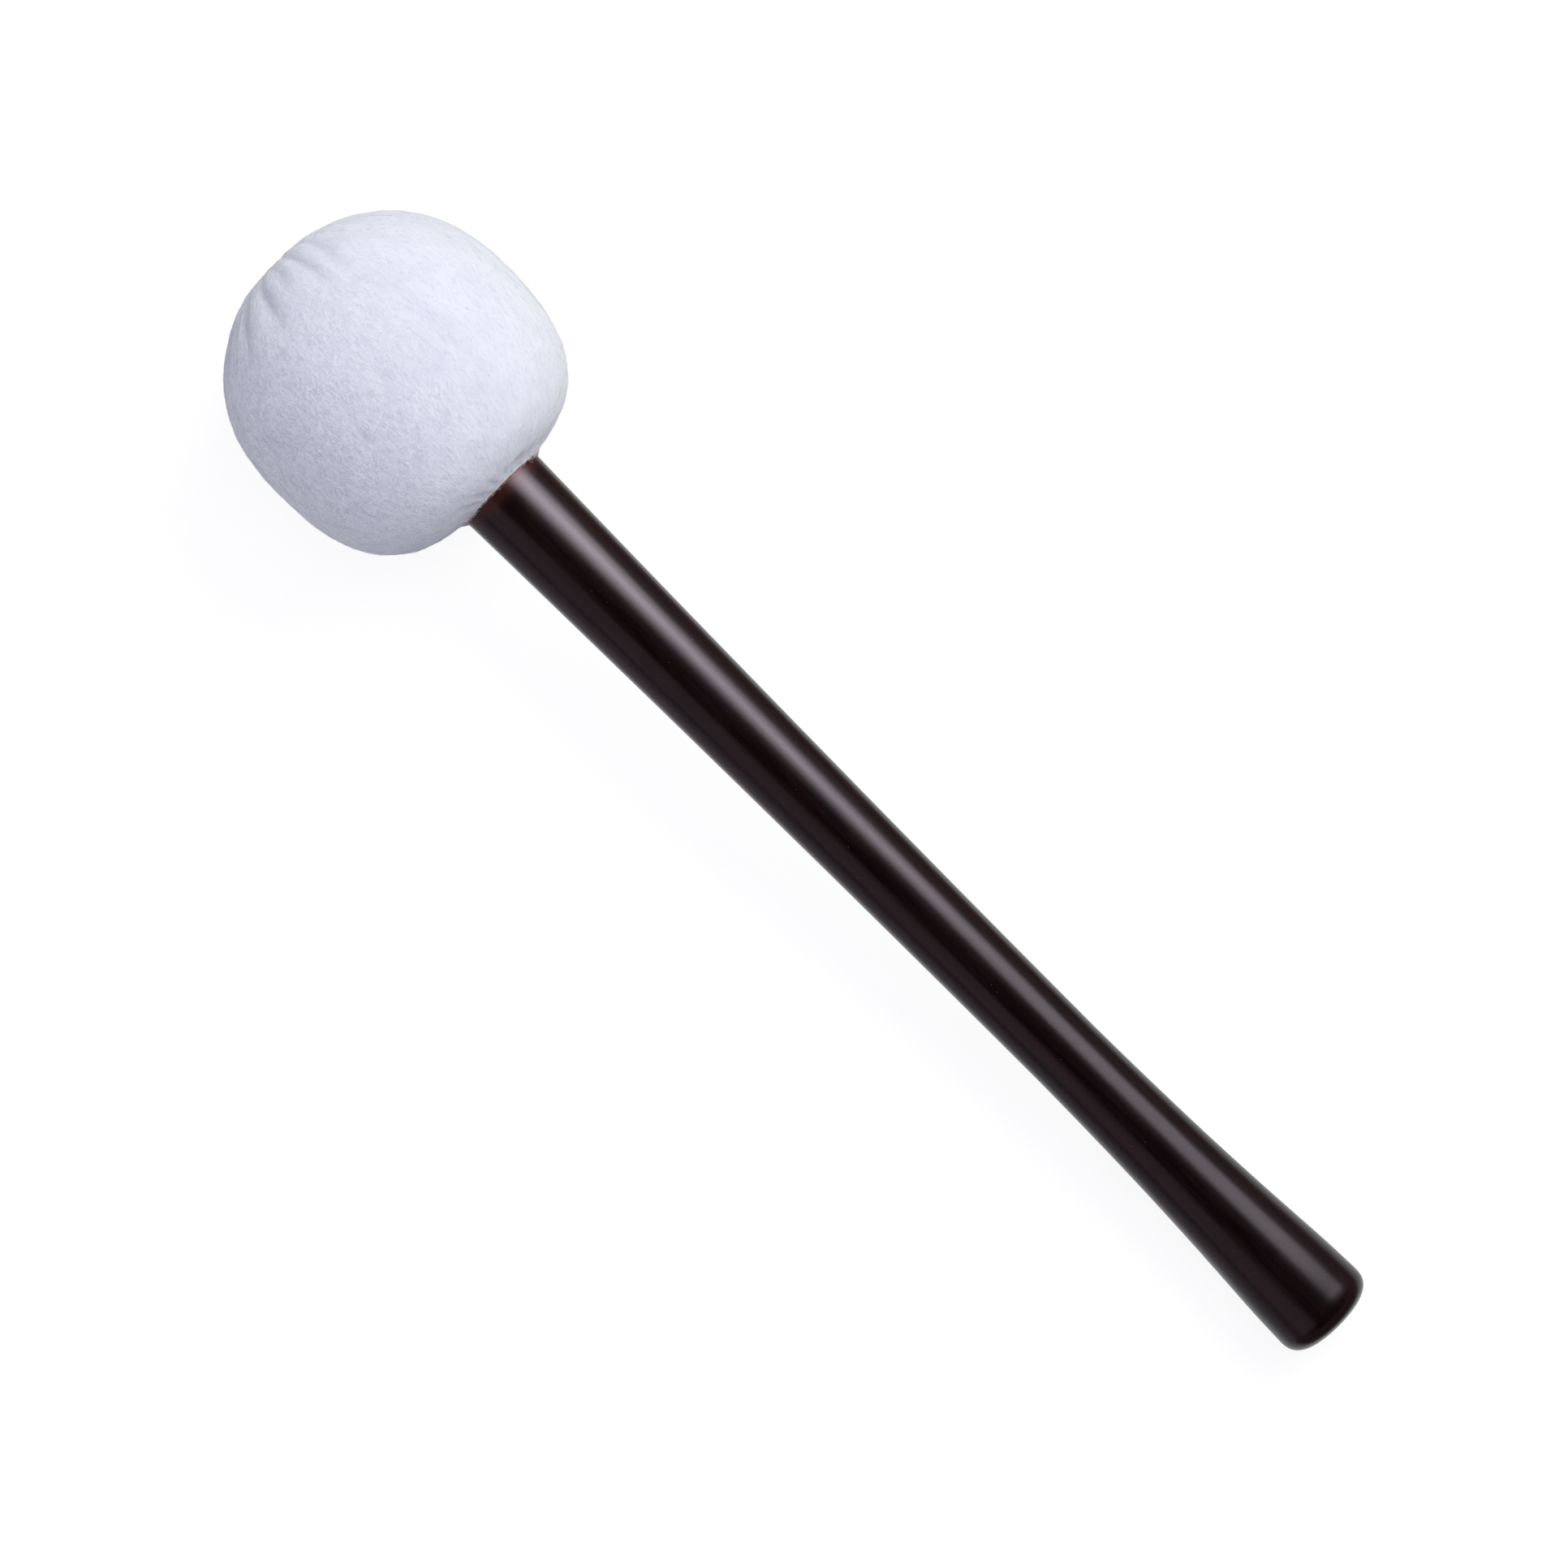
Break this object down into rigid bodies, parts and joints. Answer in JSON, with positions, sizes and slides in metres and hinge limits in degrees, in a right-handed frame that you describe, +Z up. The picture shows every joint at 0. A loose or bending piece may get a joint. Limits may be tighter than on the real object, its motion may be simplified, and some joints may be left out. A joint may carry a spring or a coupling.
{
  "type": "bass drum mallet",
  "caption": "Bass drum mallet: a large round head in gathered white fleece on a long dark lacquered wooden handle, slim at the waist and flared to a rounded butt.",
  "frame": {"origin": "on the floor under the middle of the mallet's box, as it lies on its head and its butt", "axes": "+Z up; the mallet's axis lies in the XZ plane, 4.8 degrees down towards +X, with the head at -X and the butt at +X"},
  "size_m": [0.4052, 0.088, 0.0876],
  "materials": {
    "lacquered_wood": "near-black brown satin lacquer over turned hardwood",
    "core_wood": "bare turned hardwood",
    "steel": "plain zinc-bright",
    "dense_felt": "hard pressed felt",
    "soft_felt": "soft felt",
    "padding": "soft fibre padding",
    "fleece": "white napped fleece, matted short pile with a cool tint",
    "thread": "waxed white thread"
  },
  "bodies": {
    "root": {"handle": "lacquered_wood", "head_core": "core_wood", "core_washer": "steel", "core_screw": "steel", "dense_felt_wrap": "dense_felt", "soft_felt_wrap": "soft_felt", "crown_felt_disc": "dense_felt", "neck_felt_disc": "dense_felt", "head_padding": "padding", "fleece_cover": "fleece", "neck_gather_thread": "thread", "crown_gather_thread": "thread", "cover_seam_thread": "thread"}
  },
  "joints": []
}
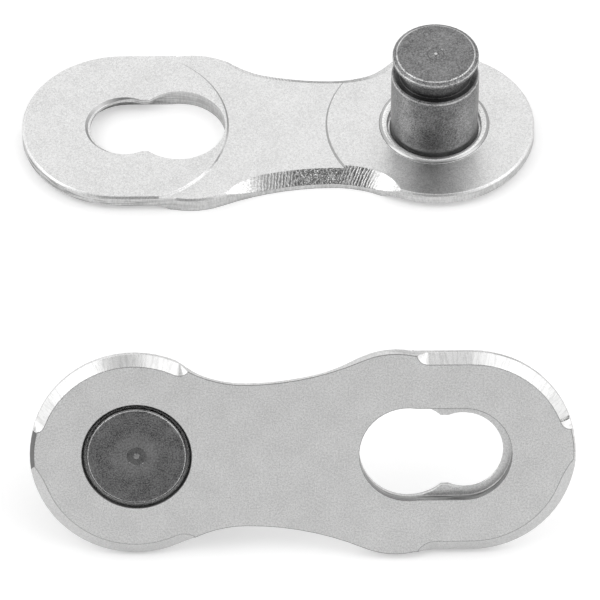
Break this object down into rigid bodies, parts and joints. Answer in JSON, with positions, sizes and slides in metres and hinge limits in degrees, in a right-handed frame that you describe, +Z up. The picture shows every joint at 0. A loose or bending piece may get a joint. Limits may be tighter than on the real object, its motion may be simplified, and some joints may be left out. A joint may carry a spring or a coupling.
{
  "type": "chain connecting link",
  "caption": "Quick-release chain connecting link, apart: waisted side plates, each with a keyhole slot and a grooved, riveted pin, laid flat and leaning on edge.",
  "frame": {"origin": "on the ground under the middle of the pair's bounding box", "axes": "+X along the halves' long axes, towards the rear half's pin, +Y from the front half to the rear half, +Z up"},
  "size_m": [0.022, 0.0268, 0.0075],
  "materials": {
    "plate": "nickel plated, fine satin",
    "pin": "dark hardened steel, turned"
  },
  "bodies": {
    "root": {"plate_rear": "plate", "pin_rear": "pin", "plate_front": "plate", "pin_front": "pin"}
  },
  "joints": []
}
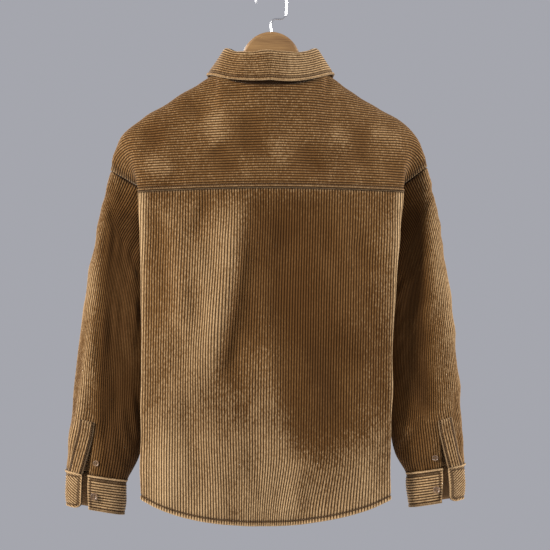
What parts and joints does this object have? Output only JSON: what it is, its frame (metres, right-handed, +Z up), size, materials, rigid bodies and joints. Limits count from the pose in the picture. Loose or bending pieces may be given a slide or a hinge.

**GIVEN TASK**. Return all of the entries exactly as written.

**COMPLETE OUTPUT**.
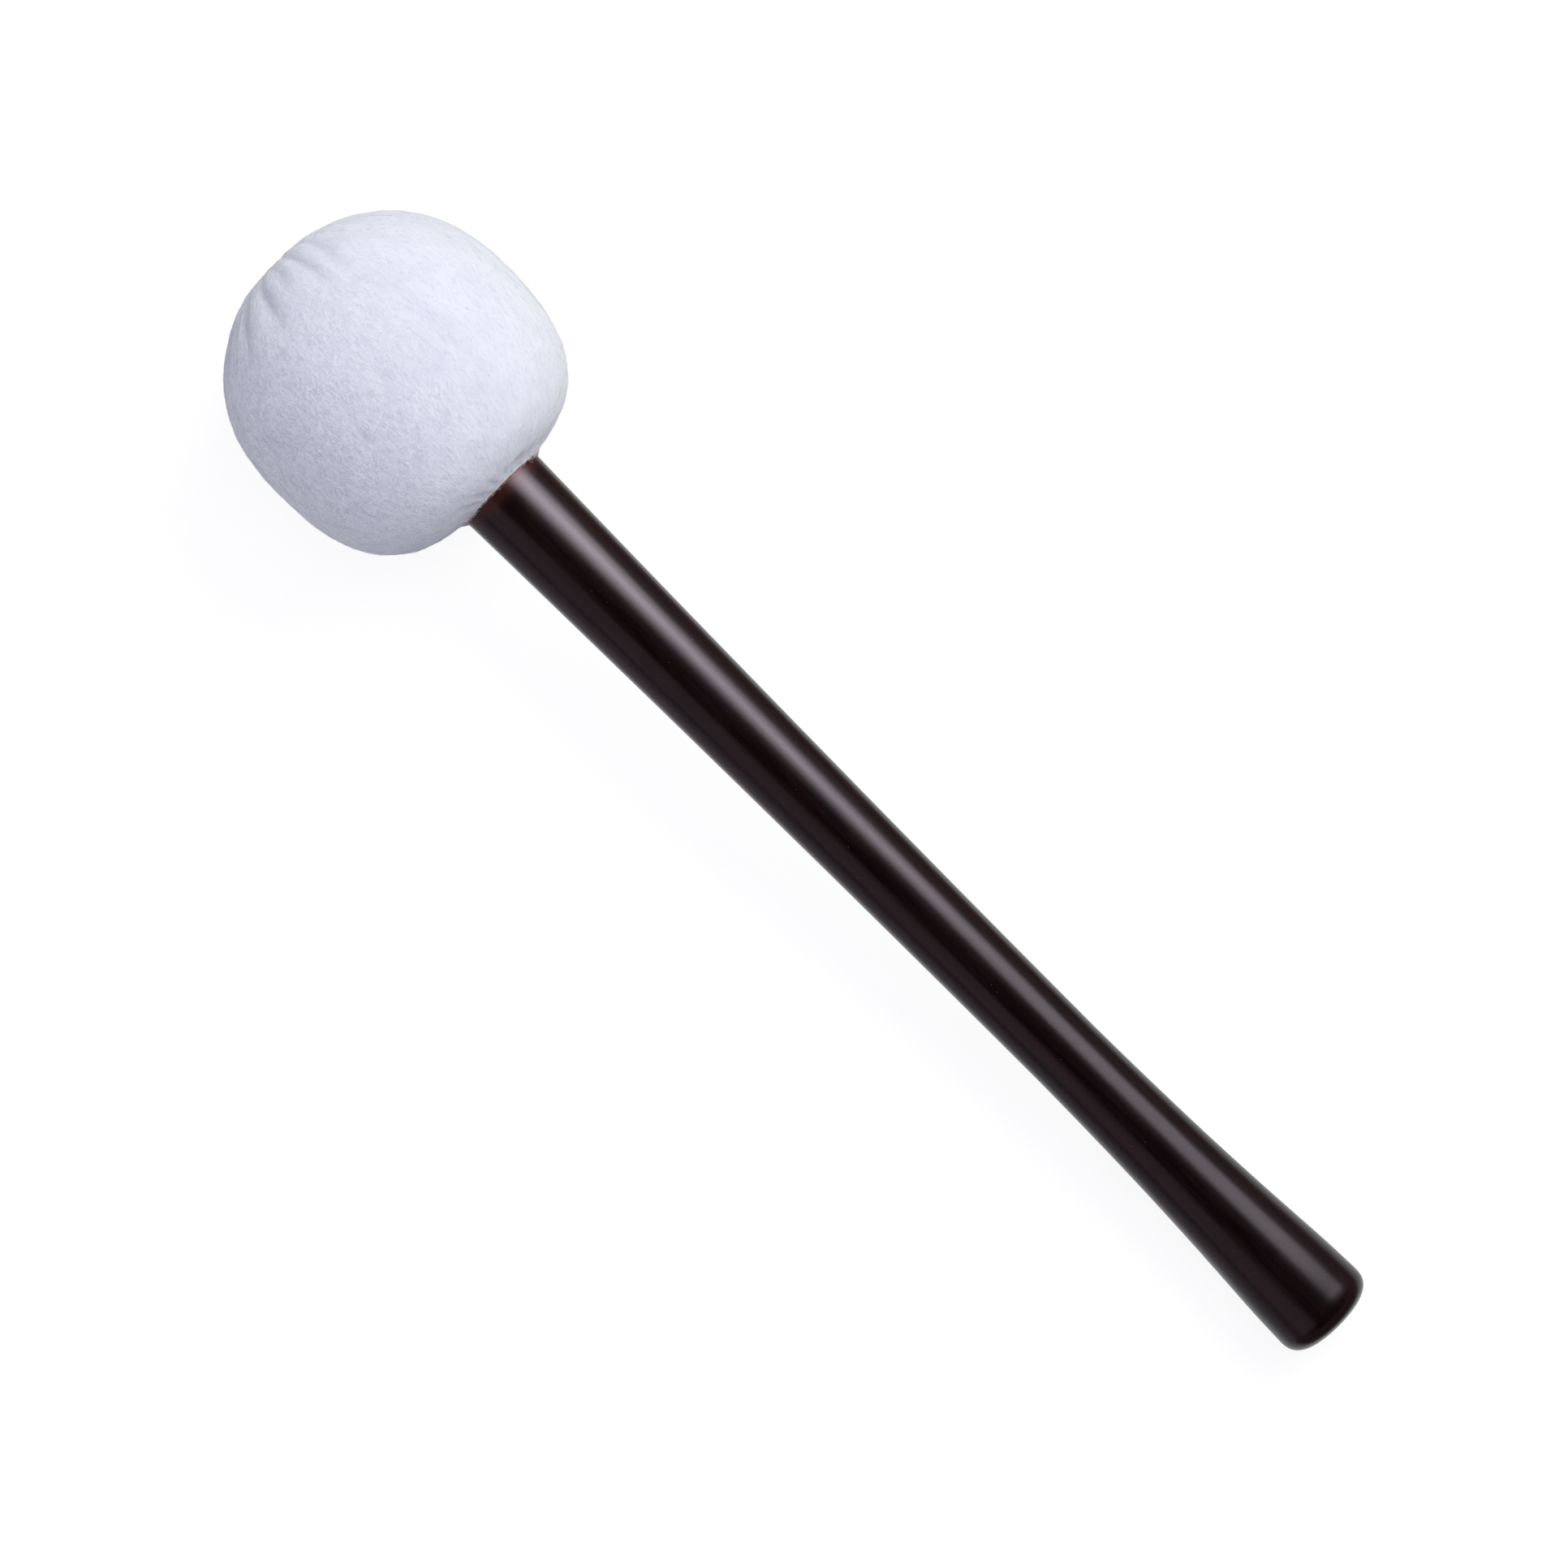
Break this object down into rigid bodies, parts and joints. Answer in JSON, with positions, sizes and slides in metres and hinge limits in degrees, in a right-handed frame that you describe, +Z up. The picture shows every joint at 0. A loose or bending piece may get a joint. Limits may be tighter than on the real object, its motion may be simplified, and some joints may be left out. A joint may carry a spring or a coupling.
{
  "type": "bass drum mallet",
  "caption": "Bass drum mallet: a large round head in gathered white fleece on a long dark lacquered wooden handle, slim at the waist and flared to a rounded butt.",
  "frame": {"origin": "on the floor under the middle of the mallet's box, as it lies on its head and its butt", "axes": "+Z up; the mallet's axis lies in the XZ plane, 4.8 degrees down towards +X, with the head at -X and the butt at +X"},
  "size_m": [0.4052, 0.088, 0.0876],
  "materials": {
    "lacquered_wood": "near-black brown satin lacquer over turned hardwood",
    "core_wood": "bare turned hardwood",
    "steel": "plain zinc-bright",
    "dense_felt": "hard pressed felt",
    "soft_felt": "soft felt",
    "padding": "soft fibre padding",
    "fleece": "white napped fleece, matted short pile with a cool tint",
    "thread": "waxed white thread"
  },
  "bodies": {
    "root": {"handle": "lacquered_wood", "head_core": "core_wood", "core_washer": "steel", "core_screw": "steel", "dense_felt_wrap": "dense_felt", "soft_felt_wrap": "soft_felt", "crown_felt_disc": "dense_felt", "neck_felt_disc": "dense_felt", "head_padding": "padding", "fleece_cover": "fleece", "neck_gather_thread": "thread", "crown_gather_thread": "thread", "cover_seam_thread": "thread"}
  },
  "joints": []
}
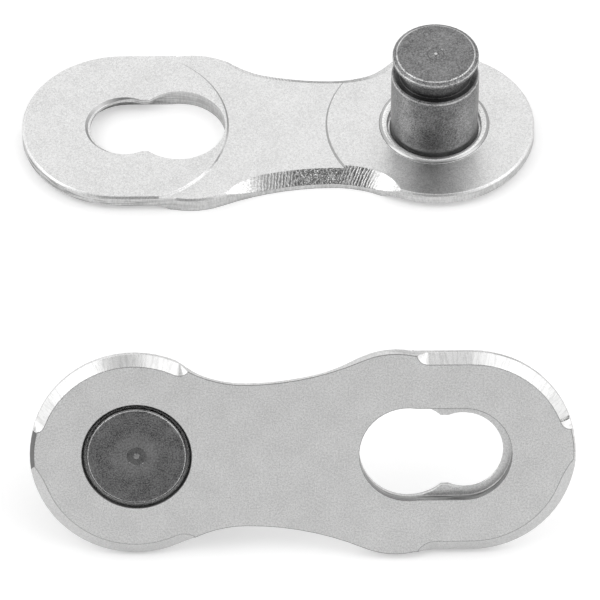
Break this object down into rigid bodies, parts and joints. Answer in JSON, with positions, sizes and slides in metres and hinge limits in degrees, in a right-handed frame that you describe, +Z up. The picture shows every joint at 0. A loose or bending piece may get a joint. Limits may be tighter than on the real object, its motion may be simplified, and some joints may be left out. A joint may carry a spring or a coupling.
{
  "type": "chain connecting link",
  "caption": "Quick-release chain connecting link, apart: waisted side plates, each with a keyhole slot and a grooved, riveted pin, laid flat and leaning on edge.",
  "frame": {"origin": "on the ground under the middle of the pair's bounding box", "axes": "+X along the halves' long axes, towards the rear half's pin, +Y from the front half to the rear half, +Z up"},
  "size_m": [0.022, 0.0268, 0.0075],
  "materials": {
    "plate": "nickel plated, fine satin",
    "pin": "dark hardened steel, turned"
  },
  "bodies": {
    "root": {"plate_rear": "plate", "pin_rear": "pin", "plate_front": "plate", "pin_front": "pin"}
  },
  "joints": []
}
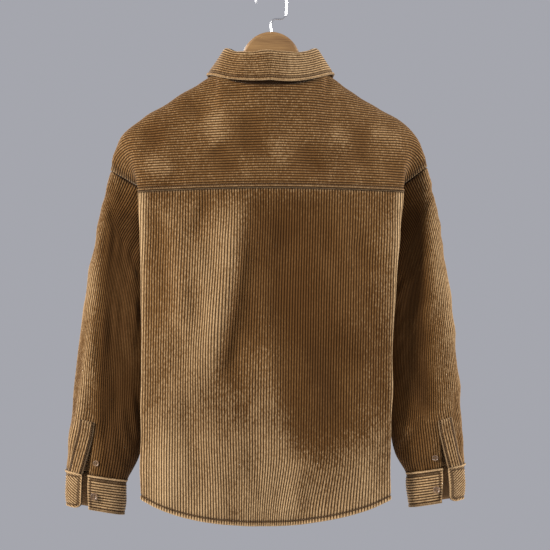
What parts and joints does this object have? Output only JSON: what it is, its frame (metres, right-handed, +Z up), size, materials, rigid bodies and joints. Limits count from the pose in the picture. Loose or bending pieces may be given a slide or a hinge.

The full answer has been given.